_The exercise_. Give only the number of lines in these records that contain the word "parts".

_Information given_.
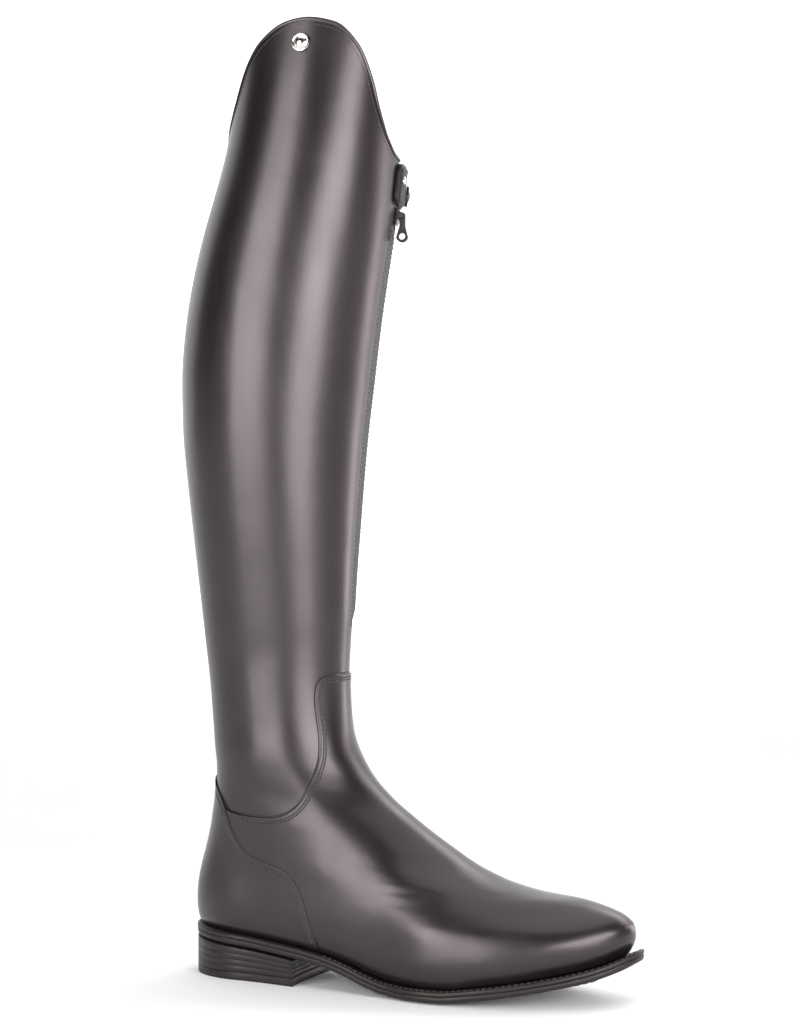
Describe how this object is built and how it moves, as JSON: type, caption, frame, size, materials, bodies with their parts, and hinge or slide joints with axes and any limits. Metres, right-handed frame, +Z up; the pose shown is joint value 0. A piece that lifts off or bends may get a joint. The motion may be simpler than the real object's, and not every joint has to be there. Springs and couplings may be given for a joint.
{
  "type": "dress riding boot",
  "caption": "Tall right-foot dress riding boot with a leather sole and heel, front zip, snap tab and a high curved dress arch on the outer side.",
  "frame": {"origin": "on the floor, at the middle of the heel's flat underside", "axes": "+X towards the toe, +Y towards the inner side of the foot, +Z up"},
  "size_m": [0.2895, 0.112, 0.5701],
  "materials": {
    "sole": "satin brown-black",
    "welt": "waxed edge",
    "lining": "matt lining",
    "leather": "polished black calf",
    "tape": "woven tape",
    "dark_steel": "gunmetal",
    "steel": "polished"
  },
  "bodies": {
    "boot": {"outsole": "sole", "welt": "welt", "heel_block": "welt", "heel_top_lift": "sole", "insole": "lining", "upper": "leather", "vamp": "leather", "counter": "leather", "collar_binding": "leather", "zip_tape": "tape", "zip_slider": "dark_steel", "snap_tab": "leather", "snap_cap": "dark_steel", "tab_rivet": "steel", "arch_stud": "steel"},
    "pull": {"zip_pull": "dark_steel"}
  },
  "joints": [
    {"name": "zip_pull_hinge", "type": "hinge", "parent": "boot", "child": "pull", "pos_m": [0.09026, 0.01402, 0.45942], "axis": [0.2452, -0.9695, 0], "range_deg": [-4, 145]}
  ]
}
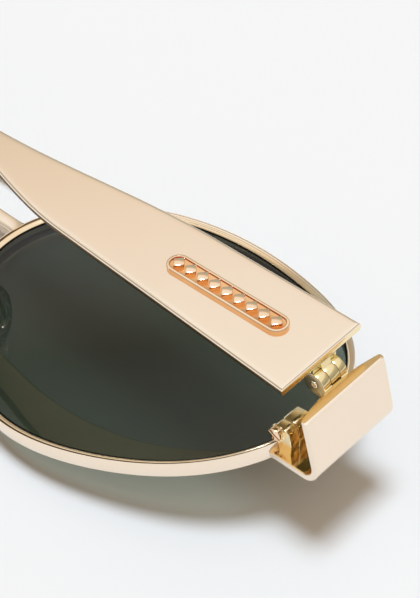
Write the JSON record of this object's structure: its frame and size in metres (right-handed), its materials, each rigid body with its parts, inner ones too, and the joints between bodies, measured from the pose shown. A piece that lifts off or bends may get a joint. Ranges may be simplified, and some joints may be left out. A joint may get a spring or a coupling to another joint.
{
  "type": "aviator sunglasses",
  "caption": "Gold metal sunglasses with dark green curved lenses, wide flat temples that fold on screwed hinges, a double bridge and tilting nose pads.",
  "frame": {"origin": "on the surface that the lens fronts rest on, midway between the two side plates and at the middle of the outline's height", "axes": "+X to the wearer's right, +Y up on the wearer's face, +Z backwards, out of the surface that the lenses rest on"},
  "size_m": [0.1438, 0.0466, 0.158],
  "materials": {
    "champagne_gold": "polished champagne gold plating",
    "fitting_gold": "bright yellow gold plating on the hinges, screws and locking blocks",
    "tinted_lens": "grey-green tint, clear gloss",
    "silicone": "clear, soft satin",
    "tip_acetate": "dark mottled brown, polished"
  },
  "bodies": {
    "front": {"bridge": "champagne_gold", "brow_bar": "champagne_gold", "rim_right": "champagne_gold", "rim_left": "champagne_gold", "lens_right": "tinted_lens", "lens_left": "tinted_lens", "endpiece_right": "champagne_gold", "endpiece_left": "champagne_gold", "closing_block_low_right": "fitting_gold", "closing_block_low_left": "fitting_gold", "closing_block_high_right": "fitting_gold", "closing_block_high_left": "fitting_gold", "rim_screw_right": "fitting_gold", "rim_screw_left": "fitting_gold", "hinge_leaf_front_right": "fitting_gold", "hinge_leaf_front_left": "fitting_gold", "hinge_screw_right": "fitting_gold", "hinge_screw_left": "fitting_gold", "pad_arm_right": "champagne_gold", "pad_arm_left": "champagne_gold", "pad_box_right": "champagne_gold", "pad_box_left": "champagne_gold", "pad_screw_right": "fitting_gold", "pad_screw_left": "fitting_gold"},
    "right_temple": {"temple_right": "champagne_gold", "hinge_leaf_temple_right": "fitting_gold", "plaque_right": "fitting_gold", "temple_tip_right": "tip_acetate"},
    "right_pad": {"nose_pad_right": "silicone", "pad_stem_right": "champagne_gold"},
    "left_temple": {"temple_left": "champagne_gold", "hinge_leaf_temple_left": "fitting_gold", "plaque_left": "fitting_gold", "temple_tip_left": "tip_acetate"},
    "left_pad": {"nose_pad_left": "silicone", "pad_stem_left": "champagne_gold"}
  },
  "joints": [
    {"name": "right_temple_fold", "type": "hinge", "parent": "front", "child": "right_temple", "pos_m": [0.06722, 0.0005, 0.02124], "axis": [0, 1, 0], "range_deg": [0, 83]},
    {"name": "left_temple_fold", "type": "hinge", "parent": "front", "child": "left_temple", "pos_m": [-0.06722, 0.0005, 0.02124], "axis": [0, 1, 0], "range_deg": [0, 78.5]},
    {"name": "right_pad_tilt", "type": "hinge", "parent": "front", "child": "right_pad", "pos_m": [0.01117, -0.00395, 0.00869], "axis": [0.4226, 0, 0.9063], "range_deg": [-8, 8]},
    {"name": "left_pad_tilt", "type": "hinge", "parent": "front", "child": "left_pad", "pos_m": [-0.01117, -0.00395, 0.00869], "axis": [-0.4226, 0, 0.9063], "range_deg": [-8, 8]}
  ]
}
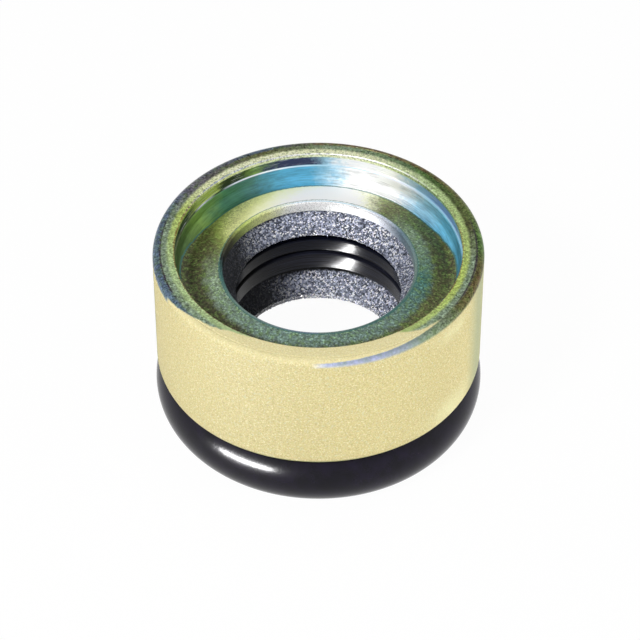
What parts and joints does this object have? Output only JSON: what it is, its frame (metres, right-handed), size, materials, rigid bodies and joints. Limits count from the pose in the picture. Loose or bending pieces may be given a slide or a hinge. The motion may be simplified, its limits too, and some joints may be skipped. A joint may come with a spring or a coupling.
{
  "type": "shaft seal",
  "caption": "Cased double-lip rotary shaft seal: drawn steel case with rolled rim and dished retainer, speckled rubber lips on polished spacer rings, and a fat rubber foot ring.",
  "frame": {"origin": "centre of the surface that the foot ring stands on, on the shaft's axis", "axes": "+Z along the shaft's axis, from the rubber foot ring of the pressure side towards the dished rim of the air side; X and Y are alike, because every piece is round"},
  "size_m": [0.0314, 0.0314, 0.0189],
  "materials": {
    "case_plating": "satin, pale yellow zinc plating with a faint grain",
    "retainer_plating": "semi-gloss, iridescent green and blue zinc plating",
    "lip_rubber": "speckled moulded rubber with a sparkling mineral filler",
    "spacer_black": "polished black",
    "washer_steel": "dark satin",
    "gasket_rubber": "matt moulded rubber",
    "ring_rubber": "glossy moulded rubber"
  },
  "bodies": {
    "root": {"outer_case": "case_plating", "front_retainer": "retainer_plating", "air_lip": "lip_rubber", "upper_spacer": "spacer_black", "dividing_washer": "washer_steel", "lower_spacer": "spacer_black", "main_lip": "lip_rubber", "clamp_washer": "washer_steel", "gasket_sleeve": "gasket_rubber", "foot_ring": "ring_rubber"}
  },
  "joints": []
}
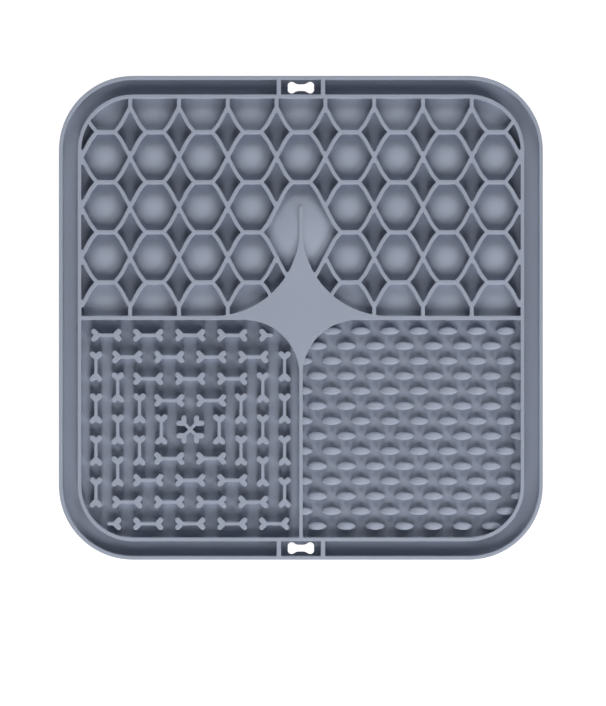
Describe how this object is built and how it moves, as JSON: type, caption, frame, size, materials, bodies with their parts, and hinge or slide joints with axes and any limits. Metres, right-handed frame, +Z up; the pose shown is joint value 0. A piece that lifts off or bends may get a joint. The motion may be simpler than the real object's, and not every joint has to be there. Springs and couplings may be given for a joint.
{
  "type": "lick mat",
  "caption": "Square silicone lick mat with honeycomb, bone and oval-nub zones around a central star, a spill channel, hanging slots and suction cups.",
  "frame": {"origin": "middle of the mat's footprint, on the plane of the suction cups' lips", "axes": "+Z up out of the textured face, +Y towards the edge above the honeycomb zone, +X towards the oval-nub side"},
  "size_m": [0.2, 0.2, 0.01],
  "materials": {
    "silicone": "matte moulded silicone, cool grey-blue"
  },
  "bodies": {
    "root": {"base_sheet": "silicone", "top_hanging_tab": "silicone", "bottom_hanging_tab": "silicone", "outer_rim": "silicone", "inner_rim": "silicone", "top_tab_ribs": "silicone", "bottom_tab_ribs": "silicone", "left_divider": "silicone", "right_divider": "silicone", "lower_divider": "silicone", "centre_star": "silicone", "honeycomb_bars": "silicone", "honeycomb_rising_ribs": "silicone", "honeycomb_falling_ribs": "silicone", "honeycomb_stubs": "silicone", "cell_domes": "silicone", "cut_cell_domes": "silicone", "pocket_dome": "silicone", "bones_across": "silicone", "bones_upright": "silicone", "crossed_bones": "silicone", "half_bones": "silicone", "oval_nubs": "silicone", "suction_cups": "silicone"}
  },
  "joints": []
}
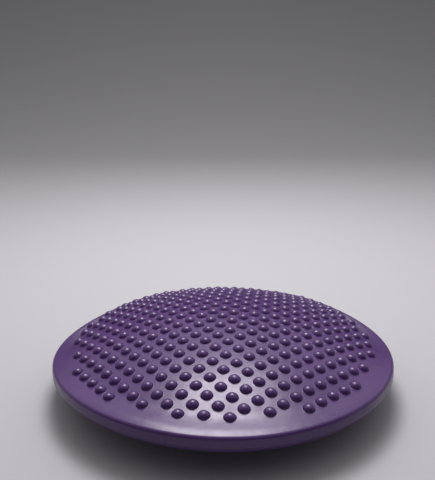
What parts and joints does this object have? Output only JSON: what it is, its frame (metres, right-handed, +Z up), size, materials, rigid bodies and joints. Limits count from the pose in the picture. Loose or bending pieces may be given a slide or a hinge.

_Solution for this exercise_. 5